HarperCollins | 2020

Filed Under: A Polite Canadian


I normally wouldn’t pick up a book like this because it’s thicc and sounds more like a contemporary with hints of suspense, but it’s set around my hometown in Niagara, Ontario so how and why would I pass up reading that? Obviously, I wouldn’t because here we are.

Do you know how many books are based in the Niagara area? Like, one. This one. Why? Because let’s get real, Niagara isn’t a thriving metropolis.

Maybe it used to be, but by the time I left most areas had nicknames like “the armpit of Niagara” or “the butthole of Niagara.”

Where did I live? The fucking taint. 

Like a taint, this novel is dark and gloomy; a family mystery wrapped around some community politics.

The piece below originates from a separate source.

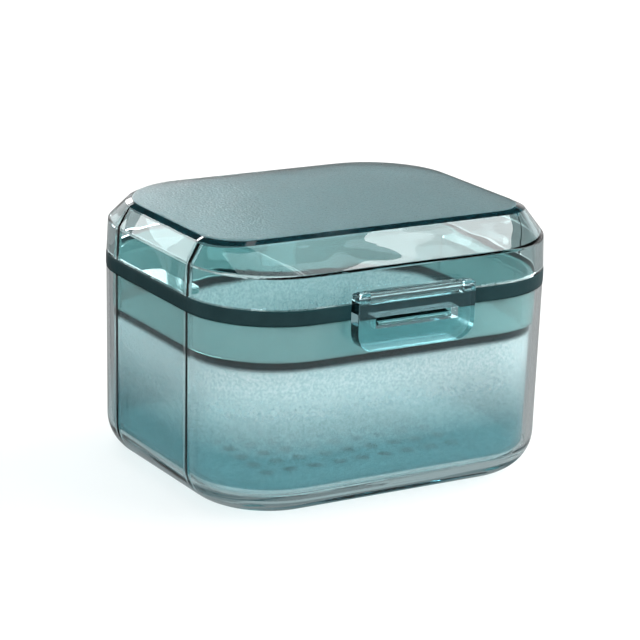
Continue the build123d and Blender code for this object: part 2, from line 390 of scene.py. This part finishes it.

Augusta “Gus” Monet is basically a poor, aimless girl with little to her name and an abusive, shady AF boyfriend. When her grandmother dies, Gus comes into a little (seriously, very little) inheritance in the form of her grandmother’s house and whatever is inside of it, including an old dog named Levi. And the dog is honestly the best part of the whole novel, but I did spend a lot of time being paranoid something terrible was going to happen to him. If you’re the kind of person (like me) who needs to know if the dog dies going into a story, let me know and I’ll totally spoil it for you, no questions asked.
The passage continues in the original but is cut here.